Today’s installment concludes The Council of Trent and the Counter-Reformation,
our selection by Adolphus W. Ward.
If you have journeyed through all of the installments of this series, just one more to go and you will have completed a selection from the great works of seven thousand words. Congratulations!
Previously in The Council of Trent and the Counter-Reformation.
Time: 1565
Place: Trento, Italy
A decree followed, composed by the Cardinal of Lorraine and Cardinal Madruccio, solemnly commending the ordinances of the council to the Church and to the princes of Christendom, and remitting any difficulties concerning the execution of the decrees to the Pope, who would provide for it either by summoning another general council or as he might determine. A concluding decree put an end to the council itself, which closed with a kind of general thanksgiving intoned by the Cardinal of Lorraine.
The decrees of the council were shortly afterward (January 26, 1564) ratified by Pius IV, against the wish of the more determined Curialists, while others would have wished him to guard himself by certain restrictions. These were, however, unnecessary, as he reserved to himself the interpretation of doubtful or disputed decrees. This reservation remained absolute as to decrees concerning dogma; for the interpretation of those concerning discipline, Sixtus V afterward appointed a special commission under the name of the “congregation of the Council of Trent.” While the former became _ipso facto_ binding on the entire Church, the decrees on discipline and reformation could not become valid in any particular state till after they had been published in it with the consent of its government. This distinction is of the greatest importance. The doctrinal system of the Church of Rome was now enduringly fixed; the area which the Church had lost she could henceforth only recover if she reconquered it.
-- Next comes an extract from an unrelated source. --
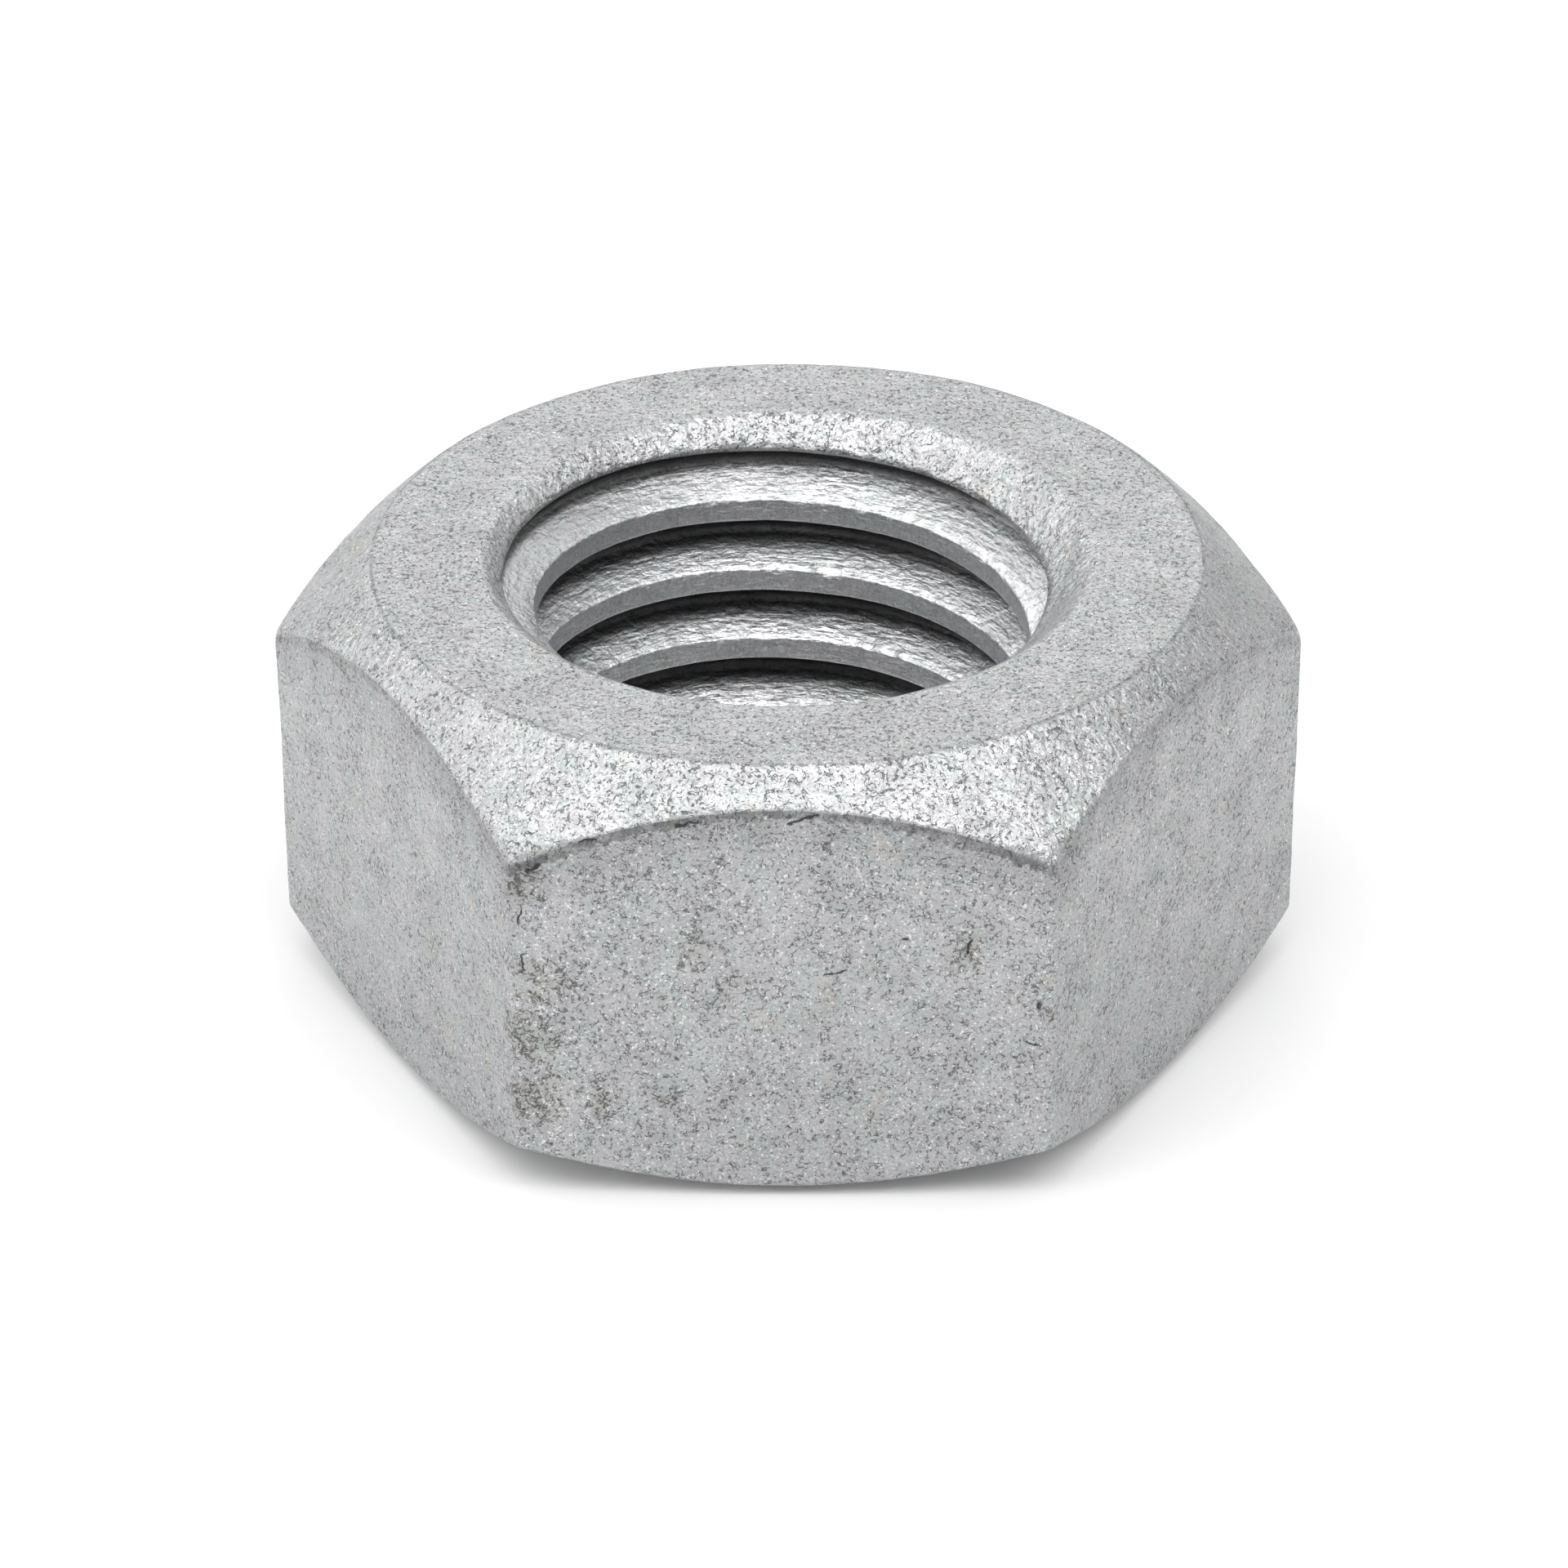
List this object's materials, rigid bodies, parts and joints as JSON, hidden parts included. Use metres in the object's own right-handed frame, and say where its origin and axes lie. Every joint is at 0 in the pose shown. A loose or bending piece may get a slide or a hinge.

Many attempts at reunion by compromise have since been made from the Protestant side, and some of these have perhaps been met half way by the generous wishes of not a few Catholics; but the Council of Trent has doomed all these projects to inevitable sterility. The gain of the Church of Rome from her acquisition at Trent of a clearly and sharply defined “body of doctrine” is not open to dispute, except from a point of view which her doctors have steadily repudiated. And it is difficult to suppose but that, in her conflict with the spirit of criticism which from the first in some measure animated the Protestant Reformation and afterward urged it far beyond its original scope, the Church of Rome must have proved an unequal combatant had not the Council of Trent renewed the foundations of the authority claimed by herself and of that claimed by her head on earth.
The effect of the disciplinary decrees of the council, though more far-reaching and enduring than has been on all sides acknowledged, was necessarily in the first instance dependent on the reception given to them by the several Catholic powers. The representatives of the Emperor at once signed the whole of the decrees of the council, though only on behalf of his hereditary dominions; and he had his promised reward when, a few months afterward (April), the German bishops were, under certain restrictions, empowered to accord the cup in the eucharist to the laity. But neither the Empire through its diet, nor Hungary, ever accepted the Tridentine decrees, though several of the Catholic estates of the Empire, both spiritual and temporal, individually accepted them with modifications. The example of Ferdinand was followed by several other powers; but in Poland the diet, to which the decrees were twice (1564 and 1578) presented as having been accepted by King Sigismund Augustus, refused to accord its own acceptance, maintaining that the Polish Church, as such, had never been represented at the council.
In Portugal and in the Swiss Catholic cantons the decrees were received without hesitation, as also by the Seigniory of Venice, whose representatives at Trent had rarely departed from an attitude of studied moderation, and who now merely safeguarded the rights of the republic. True to the part recently played by him, the Cardinal of Lorraine, on his own responsibility, subscribed to the decrees in the name of the King of France. But the Parliament of Paris was on the alert, and on his return home the Cardinal had to withdraw in disgrace to Rheims. Neither the doctrinal decrees of the council nor the disciplinary, which in part clashed with the customs of the kingdom and the privileges of the Gallican Church, were ever published in France. The ambassador of Spain, whose King and prelates had so consistently held out against the closing of the council, refused his signature till he had received express instructions. Yet as it was Spain which had hoped and toiled for the achievement at the council of solid results, so it was here that the decrees fell on the most grateful soil, when, after considerable deliberation and delay, their publication at last took place, accompanied by stringent safeguards as to the rights of the King and the usages of his subjects (1565). The same course was adopted in the Italian and Flemish dependencies of the Spanish monarchy.
The disciplinary decrees of the council, on the whole, fell short in completeness of the doctrinal. But while they consistently maintained the papal authority and confirmed its formal pretensions, the episcopal authority, too, was strengthened by them, not only as against the monastic orders, but in its own moral foundations. More than this, the whole priesthood, from the Pope downward, benefited by the warnings that had been administered, by the sacrifices that had been made, and by the reforms that had been agreed upon. The Church became more united, less worldly, and more dependent on herself. These results outlasted the movement known as the Counter-reformation, and should be ignored by no candid mind.